The government’s legislative documentation outlines two specific areas covered by the Gambling (Licensing and Advertising) Act 2014:
Licensing of remote gambling
2. Payment of Horserace Betting Levy by holders of remote operating licences
3. Repeal of existing offence of advertising foreign gambling
4. Advertising of gambling by way of remote communication: Great Britain
5. Offence of advertising unlicensed remote gambling: Northern Ireland
How is gambling regulated in the UK?
The UK government is responsible for keeping gambling in check and its regulatory body is the UK Gambling Commission.
This organisation is an independent non-departmental public body (NDPB) and was set up as part of the Gambling Act 2005 – you will find its logo on the websites of all online casinos that operate in the UK.
The UK Gambling Commission describes the scope of its regulatory interest as such: “We license and regulate the people and businesses that provide gambling in Great Britain including the National Lottery.”
The UK Gambling Commission has the same three objectives as the Gambling Act 2005 and, in its own words, it meets its objectives in the following ways:
“We set requirements for licensees in our Licence Conditions and Codes of Practice and carry out assessments to make sure that licensees are complying with our requirements. Where we find evidence of non-compliance, we act to address this.

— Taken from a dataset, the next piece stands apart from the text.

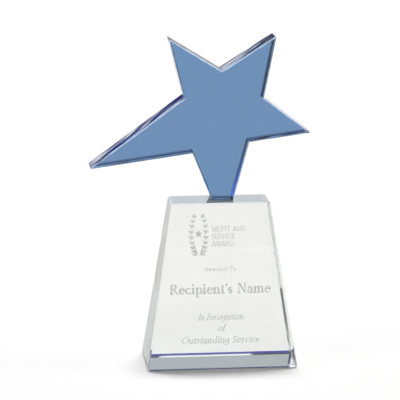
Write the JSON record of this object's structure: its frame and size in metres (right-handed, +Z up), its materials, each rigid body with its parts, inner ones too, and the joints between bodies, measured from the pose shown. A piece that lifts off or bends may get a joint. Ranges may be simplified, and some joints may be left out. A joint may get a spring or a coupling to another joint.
{
  "type": "crystal award",
  "caption": "Free-standing award: a thick, solid blue crystal shooting-star plate bonded by its foot to the top of a clear, tapered crystal block with polished bevels.",
  "frame": {"origin": "middle of the block's flat underside, on the surface that the award stands on", "axes": "+Z up; the award faces -Y; its long arm points to -X, the viewer's left"},
  "size_m": [0.1684, 0.0576, 0.254],
  "materials": {
    "clear_crystal": "solid clear optical crystal, polished on every face and bevel; the inscription on the front face is etched to a fine frost",
    "clear_adhesive": "cured clear adhesive film, glossy",
    "blue_crystal": "solid crystal tinted steel blue right through, polished on every face and bevel"
  },
  "bodies": {
    "root": {"base_block": "clear_crystal", "bond_film": "clear_adhesive", "star_plate": "blue_crystal"}
  },
  "joints": []
}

“In many cases, licensees revise non-compliant behaviour without the need for us to take formal action. In some cases, however, we use our regulatory powers to take enforcement action. Our Statement of principles for licensing and regulation provides more detail about our approach.”
While gambling laws have existed in the UK since the twelfth century, the legislation and regulation of the practice is largely covered by policies and organisations brought into place during the 21st century.
These are designed to keep UK gamblers safe by policing the way that casinos operate. What they are not designed to do is take away your gambling winnings through taxation.